Researchers at Saarland University in Germany have developed a method that detects similarities between programs that can be used for identifying software piracy.
Called API Birthmark, the tool can scan a program and look for similarities it has with another piece of software based on its behaviour, according to Valentin Dallmeier, one of three researchers at the university’s Software Engineering Chair who developed this software analysis tool. What’s noteworthy about this approach, said Dallmeier, is that it compares and looks for similarities in the behaviour of the programs, rather than in the actual code.
Developers who illegally use code from a licensed program typically employ obfuscation techniques in an effort to evade detection by code-based scanning tools. Obfuscating the code does not necessarily change the functionality of the program, said Dallmeier.
“These obfuscation techniques only change the code in the program, but they cannot alter the behaviour without destroying the program and (losing) its functionality,” the researcher explained.
API Birthmark analyzes the behaviours of a particular program and compares them with other programs. The higher the degree of similarity between two different pieces of software the greater the likelihood of code theft is.
Dallmeier said API Birthmark looks at the interaction between a program and the operating system or the application programming interface (API), depending on the language the program was written. It then captures that interaction and compares it with other programs, he said.

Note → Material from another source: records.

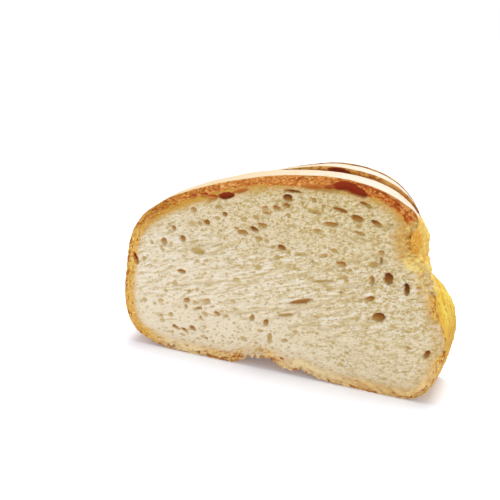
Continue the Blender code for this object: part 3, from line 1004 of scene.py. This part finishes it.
class Recipe:
    """A material under construction."""

    def __init__(self, name: str) -> None:
        """Starts from an empty material with one Principled shader.

        Args:
            name: The material's name.
        """
        self.material = bpy.data.materials.new(name)
        self.material.use_nodes = True
        self.tree = self.material.node_tree
        self.shader = self.tree.nodes["Principled BSDF"]
        self.place = self.node("ShaderNodeTexCoord", {}, {}).outputs["Object"]
        scaled = self.node("ShaderNodeVectorMath", {"operation": "SCALE"}, {0: self.place, "Scale": 1 / MM})
        self.place = scaled.outputs[0]
        parts = self.node("ShaderNodeSeparateXYZ", {}, {0: self.place})
        self.x, self.y, self.z = (Signal(self, part) for part in parts.outputs)

    def node(self, kind: str, settings: dict, values: dict) -> bpy.types.Node:
        """Adds a node.

        Args:
            kind: The node's type.
            settings: Its properties, set first.
            values: Numbers, colours, sockets or signals by input name or index.

        Returns:
            The node.
        """
        made = self.tree.nodes.new(kind)
        for name, value in settings.items():
            setattr(made, name, value)
        for name, value in values.items():
            self.feed(made.inputs[name], value)
        return made

    def feed(self, socket: bpy.types.NodeSocket, value: object) -> None:
        """Links or sets one input.

        Args:
            socket: The input.
            value: A signal, a colour or a socket to link, or a plain value to set.
        """
        if isinstance(value, (Signal, Colour)):
            value = value.socket
        if isinstance(value, bpy.types.NodeSocket):
            self.tree.links.new(value, socket)
        else:
            socket.default_value = value

    def kept(self, name: str) -> Signal:
        """A value that the mesh keeps at its vertices."""
        made = self.node("ShaderNodeAttribute", {"attribute_name": name}, {})
        return Signal(self, made.outputs["Fac"])

    def join(self, *parts: Signal) -> bpy.types.NodeSocket:
        """One place made of three values."""
        return self.node("ShaderNodeCombineXYZ", {}, dict(enumerate(parts))).outputs[0]

    def scaled(self, place: bpy.types.NodeSocket, along: tuple[float, float, float]) -> bpy.types.NodeSocket:
        """A place scaled on each axis."""
        made = self.node("ShaderNodeVectorMath", {"operation": "MULTIPLY"}, {0: place, 1: along})
        return made.outputs[0]

    def stretched(self, along: tuple[float, float, float], rise: float) -> bpy.types.NodeSocket:
        """The place for a drawn-out pattern.

        Args:
            along: How much the pattern is drawn out on each axis.
            rise: How far it then rises to the right, in degrees.

        Returns:
            The place's socket.
        """
        made = self.node(
            "ShaderNodeMapping",
            {"vector_type": "TEXTURE"},
            {"Vector": self.place, "Rotation": (0.0, -math.radians(rise), 0.0), "Scale": along},
        )
        return made.outputs[0]

    def noise(
        self,
        size: float,
        detail: float = 3.0,
        roughness: float = 0.55,
        place: bpy.types.NodeSocket | None = None,
    ) -> Signal:
        """Cloud noise.

        Args:
            size: Width of the largest lumps in millimetres.
            detail: How many finer layers are added.
            roughness: How strong the finer layers are.
            place: Where it is read, if not at the object's own place.

        Returns:
            Values from 0 to 1.
        """
        made = self.node(
            "ShaderNodeTexNoise",
            {},
            {
                "Vector": place or self.place,
                "Scale": 1.0 / size,
                "Detail": detail,
                "Roughness": roughness,
            },
        )
        return Signal(self, made.outputs["Fac"])

    def blend(self, first: Colour | str, second: Colour | str, share: Signal | float) -> Colour:
        """A colour between two.

        Args:
            first: The colour at a share of 0.
            second: The colour at a share of 1.
            share: How far it is turned.

        Returns:
            The mixed colour.
        """
        made = self.node("ShaderNodeMix", {"data_type": "RGBA"}, {"Factor": share})
        for index, value in ((6, first), (7, second)):
            self.feed(made.inputs[index], linear(value) if isinstance(value, str) else value)
        return Colour(self, made.outputs[2])

    def bump(self, height: Signal, distance: float, strength: float = 1.0) -> bpy.types.NodeSocket:
        """A normal from relief that is too fine for the mesh.

        Args:
            height: The relief.
            distance: How many millimetres a height of 1 stands for.
            strength: How much of it shows.

        Returns:
            The normal's socket.
        """
        made = self.node(
            "ShaderNodeBump", {}, {"Height": height, "Distance": distance * MM, "Strength": strength}
        )
        return made.outputs[0]

    def dress(self, colour: Colour, normal: bpy.types.NodeSocket, roughness: float, specular: float) -> None:
        """Feeds the shader.

        Args:
            colour: The colour all over.
            normal: The fine relief.
            roughness: Set on the shader itself, as the specular level is.
            specular: The specular level.
        """
        self.feed(self.shader.inputs["Base Color"], colour)
        self.feed(self.shader.inputs["Normal"], normal)
        self.feed(self.shader.inputs["Roughness"], roughness)
        self.feed(self.shader.inputs["Specular IOR Level"], specular)


@dataclass(frozen=True)
class CrumbPlaces:
    """Where a cut face's looks change, across the slice or up it: where a share starts and is full."""

    crown: Span = (66.0, 90.0)
    crown_end: Span = (-80.0, -50.0)
    orange: Span = (-75.0, -30.0)
    redder: Span = (15.0, 65.0)
    cavity_left: Span = (-12.0, 12.0)
    cavity_right: Span = (44.0, 60.0)
    round_end: Span = (-74.0, -56.0)
    torn_end: Span = (70.0, 84.0)
    thin_foot: Span = (26.0, 34.0)
    thin_head: Span = (44.0, 52.0)
    base: Span = (16.0, 30.0)
    base_wider: Span = (12.0, 26.0)
    corner: Span = (50.0, 70.0)
    arch_left: Span = (-19.0, -15.0)
    arch_right: Span = (-5.0, -2.0)
    arch_top: Span = (12.0, 16.0)
    browner_left: Span = (-48.0, -36.0)
    browner_right: Span = (-5.0, 10.0)
    richer: Span = (25.0, 60.0)
    lighter: Span = (-82.0, -62.0)
    less_glow: Span = (-70.0, -10.0)
    warm_left: Span = (0.0, 60.0)
    warm_head: Span = (50.0, 80.0)
    drawn_foot: Span = (24.0, 40.0)
    drawn_head: Span = (66.0, 84.0)
    drawn_right: Span = (30.0, 76.0)
    coarse_left: Span = (36.0, 56.0)
    coarse_foot: Span = (26.0, 40.0)
    coarse_head: Span = (66.0, 76.0)
    tear_foot: Span = (76.0, 82.0)
    first_face: Span = (-12.0, -8.0)


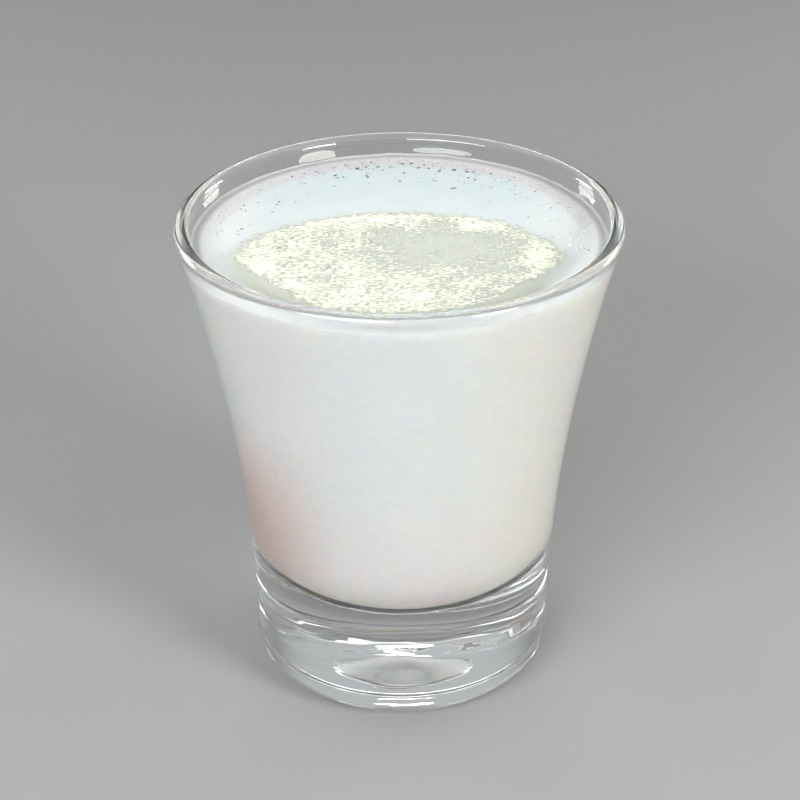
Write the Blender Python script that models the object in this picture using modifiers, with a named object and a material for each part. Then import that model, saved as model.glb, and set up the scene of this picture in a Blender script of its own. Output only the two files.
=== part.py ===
# A small flared tumbler with a heavy base, filled nearly to its lip with milk.
# Both pieces are turned about +Z. The origin is the centre of the face that the glass stands on.

import math

import bpy
import numpy as np

# Outside of the glass, in metres
HEIGHT = 0.0643
RIM_RADIUS = 0.0280
LIP_RADIUS = 0.00097
FOOT_RADIUS = 0.0198
HEEL_REACH = 0.0051
HEEL_HEIGHT = 0.0036

# Inside of the glass
BASE_THICKNESS = 0.0149
CORNER_REACH = 0.0071
CORNER_HEIGHT = 0.0076
WALL_AT_CORNER = 0.0023
WALL_AT_LIP = 0.0015
LIP_SWELL_LENGTH = 0.0016

# Hollow under the base, inside the flat ring that the glass stands on
DIMPLE_RADIUS = 0.0059
DIMPLE_DEPTH = 0.0024

# The milk
MILK_BELOW_LIP = 0.00275
MENISCUS_RISE = 0.0005
MENISCUS_WIDTH = 0.0016
CONTACT_GAP = 0.0003

# How finely the curves are divided
SEGMENTS = 72
HEEL_STEPS = 5
WALL_STEPS = 9
LIP_STEPS = 8
CORNER_STEPS = 6
DIMPLE_STEPS = 4
MENISCUS_STEPS = 4
MERGE_DISTANCE = 0.00001

LIP_LEVEL = HEIGHT - LIP_RADIUS
CORNER_TOP = BASE_THICKNESS + CORNER_HEIGHT
MILK_LEVEL = HEIGHT - MILK_BELOW_LIP

GLASS_COLOUR = (0.90, 0.93, 0.92, 1.0)
GLASS_IOR = 1.5
MILK_COLOUR = (0.88, 0.89, 0.85, 1.0)


def clear_scene():
    for obj in list(bpy.data.objects):
        bpy.data.objects.remove(obj, do_unlink=True)


def make_collection(name):
    collection = bpy.data.collections.new(name)
    bpy.context.scene.collection.children.link(collection)
    return collection


def make_material(name, colour, roughness, transmission=0.0, ior=1.45):
    material = bpy.data.materials.new(name)
    material.use_nodes = True
    shader = material.node_tree.nodes["Principled BSDF"]
    shader.inputs["Base Color"].default_value = colour
    shader.inputs["Roughness"].default_value = roughness
    shader.inputs["Metallic"].default_value = 0.0
    shader.inputs["Transmission Weight"].default_value = transmission
    shader.inputs["IOR"].default_value = ior
    return material


def outer_radius(z):
    """The outer wall: upright above the heel, then flaring with the square of the height up to the lip."""
    share = (np.asarray(z) - HEEL_HEIGHT) / (LIP_LEVEL - HEEL_HEIGHT)
    return FOOT_RADIUS + (RIM_RADIUS - FOOT_RADIUS) * np.clip(share, 0.0, 1.0) ** 2


def wall_thickness(z):
    """The wall thins evenly from the corner to the lip, where it swells to the width of the rounded edge."""
    share = (np.asarray(z) - CORNER_TOP) / (LIP_LEVEL - CORNER_TOP)
    even = WALL_AT_CORNER + (WALL_AT_LIP - WALL_AT_CORNER) * np.clip(share, 0.0, 1.0)
    swell = (2 * LIP_RADIUS - WALL_AT_LIP) * np.exp(-(((LIP_LEVEL - z) / LIP_SWELL_LENGTH) ** 2))
    return even + swell


def inner_radius(z):
    return outer_radius(z) - wall_thickness(z)


def bottom_curve():
    """The level bottom of the inside and its rounded corner, a quarter ellipse up to the wall."""
    angle = np.linspace(0.0, math.pi / 2, CORNER_STEPS + 1)
    z = CORNER_TOP - CORNER_HEIGHT * np.cos(angle)
    corner = np.column_stack([inner_radius(z) - CORNER_REACH * (1 - np.sin(angle)), z])
    return np.vstack([[[0.0, BASE_THICKNESS]], corner])


def inner_wall_curve(top):
    """The inner wall, from just above the corner up to a height, with shorter steps towards the lip."""
    share = np.sin(np.linspace(0.0, math.pi / 2, WALL_STEPS + 1))[1:]
    z = CORNER_TOP + (top - CORNER_TOP) * share
    return np.column_stack([inner_radius(z), z])


def lip_curve():
    """The rounded edge, from its inner side over the top to its outer side: a half circle."""
    angle = np.linspace(math.pi, 0.0, LIP_STEPS + 1)[1:]
    centre = RIM_RADIUS - LIP_RADIUS
    return np.column_stack([centre + LIP_RADIUS * np.cos(angle), LIP_LEVEL + LIP_RADIUS * np.sin(angle)])


def outer_wall_curve():
    z = np.linspace(LIP_LEVEL, HEEL_HEIGHT, WALL_STEPS + 1)[1:]
    return np.column_stack([outer_radius(z), z])


def heel_curve():
    """The rounding between the wall and the standing face: a quarter ellipse."""
    angle = np.linspace(0.0, math.pi / 2, HEEL_STEPS + 1)[1:]
    r = FOOT_RADIUS - HEEL_REACH * (1 - np.cos(angle))
    z = HEEL_HEIGHT * (1 - np.sin(angle))
    return np.column_stack([r, z])


def dimple_curve():
    """The shallow hollow under the base, from its edge in to the axis: a parabola."""
    r = np.linspace(DIMPLE_RADIUS, 0.0, DIMPLE_STEPS + 1)
    return np.column_stack([r, DIMPLE_DEPTH * (1 - (r / DIMPLE_RADIUS) ** 2)])


def glass_profile():
    """Half of the glass in section, from the inside's bottom up, over the lip and down the outside."""
    return np.vstack(
        [
            bottom_curve(),
            inner_wall_curve(LIP_LEVEL),
            lip_curve(),
            outer_wall_curve(),
            heel_curve(),
            dimple_curve(),
        ]
    )


def moved_inwards(curve, distance):
    """The curve moved square to itself, away from the glass. Its first point stays on the axis."""
    along = np.gradient(curve, axis=0)
    along[0] = (1.0, 0.0)
    along /= np.linalg.norm(along, axis=1)[:, None]
    moved = curve + distance * np.column_stack([-along[:, 1], along[:, 0]])
    moved[0, 0] = 0.0
    return moved


def milk_profile():
    """Half of the milk in section, from the middle of its surface out to the wall, and down to the axis."""
    side = moved_inwards(np.vstack([bottom_curve(), inner_wall_curve(MILK_LEVEL + MENISCUS_RISE)]), CONTACT_GAP)
    edge_radius = side[-1, 0]
    share = np.linspace(0.0, 1.0, MENISCUS_STEPS + 1)[:-1]
    surface = np.column_stack(
        [edge_radius - MENISCUS_WIDTH * (1 - share), MILK_LEVEL + (side[-1, 1] - MILK_LEVEL) * share**2]
    )
    middle = np.array([[0.0, MILK_LEVEL]])
    return np.vstack([middle, surface, side[::-1]])


def turned_piece(name, profile, material, collection):
    """Turns a profile, given as (radius, height), about +Z into one closed piece."""
    points = [(float(r), 0.0, float(z)) for r, z in profile]
    edges = [(i, i + 1) for i in range(len(points) - 1)]
    mesh = bpy.data.meshes.new(name)
    mesh.from_pydata(points, edges, [])
    mesh.materials.append(material)
    obj = bpy.data.objects.new(name, mesh)
    collection.objects.link(obj)
    turn = obj.modifiers.new("Turn", "SCREW")
    turn.axis = "Z"
    turn.angle = 2 * math.pi
    turn.steps = SEGMENTS
    turn.render_steps = SEGMENTS
    turn.use_merge_vertices = True
    turn.merge_threshold = MERGE_DISTANCE
    turn.use_smooth_shade = True
    return obj


def main():
    clear_scene()
    glass_of_milk = make_collection("glass_of_milk")
    glass = make_material("clear_glass", GLASS_COLOUR, 0.02, transmission=1.0, ior=GLASS_IOR)
    milk = make_material("milk", MILK_COLOUR, 0.25)
    turned_piece("glass", glass_profile(), glass, glass_of_milk)
    turned_piece("milk", milk_profile(), milk, glass_of_milk)


main()
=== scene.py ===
import math

import bpy
import numpy as np
from mathutils import Matrix, Vector


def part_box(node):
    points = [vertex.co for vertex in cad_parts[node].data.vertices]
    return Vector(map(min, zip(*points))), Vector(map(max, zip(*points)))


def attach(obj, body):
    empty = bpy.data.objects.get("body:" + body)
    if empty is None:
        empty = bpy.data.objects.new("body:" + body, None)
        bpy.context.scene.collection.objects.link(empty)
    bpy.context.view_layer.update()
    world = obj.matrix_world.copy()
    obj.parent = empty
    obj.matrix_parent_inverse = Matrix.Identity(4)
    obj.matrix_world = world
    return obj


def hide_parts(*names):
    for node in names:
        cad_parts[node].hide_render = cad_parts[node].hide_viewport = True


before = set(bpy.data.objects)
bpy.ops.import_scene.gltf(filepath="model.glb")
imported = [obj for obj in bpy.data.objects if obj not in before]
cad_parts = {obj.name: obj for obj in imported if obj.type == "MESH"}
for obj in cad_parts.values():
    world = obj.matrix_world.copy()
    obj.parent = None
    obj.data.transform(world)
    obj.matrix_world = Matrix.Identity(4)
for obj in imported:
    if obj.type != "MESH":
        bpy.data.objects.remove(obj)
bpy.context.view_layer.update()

mm = 0.001
glassLow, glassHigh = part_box("glass")
print("frame loaded: glass", [round(v / mm, 2) for v in glassHigh - glassLow], "mm")


# Helpers: noise, meshes and materials


def latticeNoise(points, cell, seed):
    # Gradient noise in space: every corner of a lattice of the given cell holds a random unit slope, and a
    # point blends the eight slopes around it, with weights 6t^5 - 15t^4 + 10t^3 along each axis. It runs from
    # about -1 to 1.
    slopes = np.random.default_rng(seed).normal(size=(512, 3))
    slopes /= np.linalg.norm(slopes, axis=1)[:, None]
    place = points / np.array(cell)
    corner = np.floor(place).astype(np.int64)
    inside = place - corner
    fade = inside**3 * (inside * (inside * 6 - 15) + 10)
    total = np.zeros(points.shape[:-1])
    for step in np.ndindex(2, 2, 2):
        at = corner + step
        # three large odd factors scatter a corner's numbers over the 512 slopes
        mixed = at[..., 0] * 73856093 ^ at[..., 1] * 19349663 ^ at[..., 2] * 83492791
        mixed = (mixed ^ (mixed >> 13)) * 1274126177
        slope = slopes[(mixed ^ (mixed >> 16)) & 511]
        weight = np.prod(np.where(step, fade, 1 - fade), axis=-1)
        total += weight * np.sum(slope * (inside - step), axis=-1)
    return total * 1.6


def smoothStep(value, zero, one):
    # 0 up to the mark zero, 1 from the mark one, 3t^2 - 2t^3 between; it falls where one is the lower mark
    t = np.clip((value - zero) / (one - zero), 0, 1)
    return t * t * (3 - 2 * t)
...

The API Birthmark can be valuable to big software developers for conducting competitive analysis, said Michelle Warren, Toronto-based senior research analyst at Info-Tech Research Group.
API Birthmark can be used to evaluate other software products for possible copyright violations. It can also be used as an analysis tool in their own software development labs to ensure that their codes are not infringing on any copyrights, Warren explained.
The tool’s behaviour-based scanning method also makes it more effective than the traditional code-based analysis tools, she said.
“It’s like writing an essay,” said Warren. “Sentences can be created just coincidentally using the same words (as another piece of essay), but if we look at the actual idea and the thought patterns and the beliefs, that is really at the core of any kind of (intellectual property) theft.”
Looking at the behaviour of a program in the context of possible copyright infringement becomes more critical “as software piracy continues on its path of maturity.”
She added, however, that while this is a useful tool for detecting software piracy, it’s still ultimately up to the courts to decide whether a violation occurred.
“There will be a lot of grey areas there in terms of how to define code behaviour and program behaviour,” she said.
Even the scanning tool, such as the API Birthmark, itself would have to be thoroughly evaluated and analyzed before the results of its analysis can be deemed admissible in court, she added.
“And that might even depend on which court and in which country,” Warren said.
Canadian open source expert Russell McOrmond said the API Birthmark “seems to simply automate the most common method to detect this form of copyright infringement.”
He cited most copyright infringement investigations involving the Free/Libre Open Source Software (FLOSS) are triggered by noticing similarities in software behaviour.
“This type of tool only provides automation for that first glance and isn’t going to be helpful in the more thorough investigation,” said McOrmond, who is policy coordinator at Canadian open source group CLUE.
Dallmeier said they plan to release the API Birthmark code to the open source community in two to three months, in which case the methodology will be open to interested developers to take and develop for their own use.
The API Birthmark will also be presented at the upcoming Automated Software Engineering conference in Atlanta in November.